Gotham Schools put a piece up this morning saying the teacher evaluation system imposed upon NYC teachers by NYSED Commissioner/rookie teacher John King is so good that it may be the model for renegotiated evaluation systems in other districts around the state.

Basically the King-imposed system "fixed" problems with the state and local testing components in APPR by increasing the "ineffective" ratings from 2 to 12 (out of a total 20 points per component) and "fixed" problems with the "objective" measures by decreasing the "ineffective" ratings from 49 to 38 (out of a total 60 points.)

But Carol Burris explained in the comments why the system "fixes" are still problematic:

Now here is the problem with the NYC bands....

Teacher gets a 12 and a 12 in the first two components and a 59 out of 60 in the last component. 83 points--a great score in the effective range.
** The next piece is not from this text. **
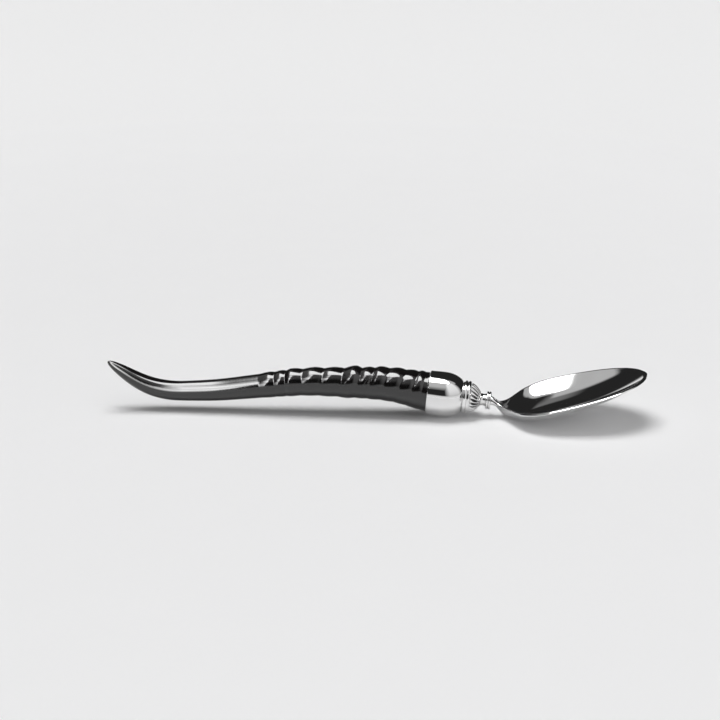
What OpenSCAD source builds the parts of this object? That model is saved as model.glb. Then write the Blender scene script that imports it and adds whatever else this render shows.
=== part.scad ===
// Coffee spoon with a ridged horn handle, a turned metal neck and a forged bowl.
// Every piece is drawn along the axis of the neck: zero is the mouth of the ferrule,
// the bowl lies towards +X and the horn towards -X. The whole spoon is then laid on
// the table, where it rests on the belly of the ferrule and on the heel of the bowl.

/* [Horn] */
// Length along the middle of the horn, from the ferrule to the tip
horn_length = 112; // [106:1:120]
// Radius of the horn where it leaves the ferrule
horn_root_r = 6.75; // [6.4:0.05:7.4]
// Radius where the horn begins to taper to its tip
horn_thin_r = 3.4; // [3:0.1:4.5]
// Length of the rounded taper that ends in the tip
tip_taper = 28; // [20:1:34]
// Angle at which the horn leaves the ferrule, above the axis of the neck
horn_kink = 5.4; // [2:0.2:8]

/* [Horn bends] */
// Start of the bend over the crown of the horn
crown_from = 2; // [0:0.5:10]
// Length of the bend over the crown
crown_run = 20; // [12:1:30]
// How far the horn turns down over the crown
crown_turn = 12.5; // [6:0.5:18]
// Start of the gentle bend along the back
back_from = 33; // [26:1:40]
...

Not so fast... it is not. The teacher will be found ineffective overall because they were ineffective in the two student achievement components.
Here is scenario 2. Teacher gets 11 in the first and 13 in the second. They get 59 points in the third. 83 points. This time they are EFFECTIVE, because the score in the second band squeaked into the developing range. Opposite is of course also true. There are of course many permutations on this. The flaw is setting the score for ineffective up to 64 and insisting test scores trump all. This cannot be fixed. Massachusetts has a far more professional system.

John King's "fix" fixes nothing and the system remains rigged against teachers.

Let's see if it stands up to scrutiny in court when the first challenges are brought.

5 comments:

  1. And who is going to take this to court? The pro-teacher UFT? I doubt it. Know any teachers that have access to relatively cheap legal support?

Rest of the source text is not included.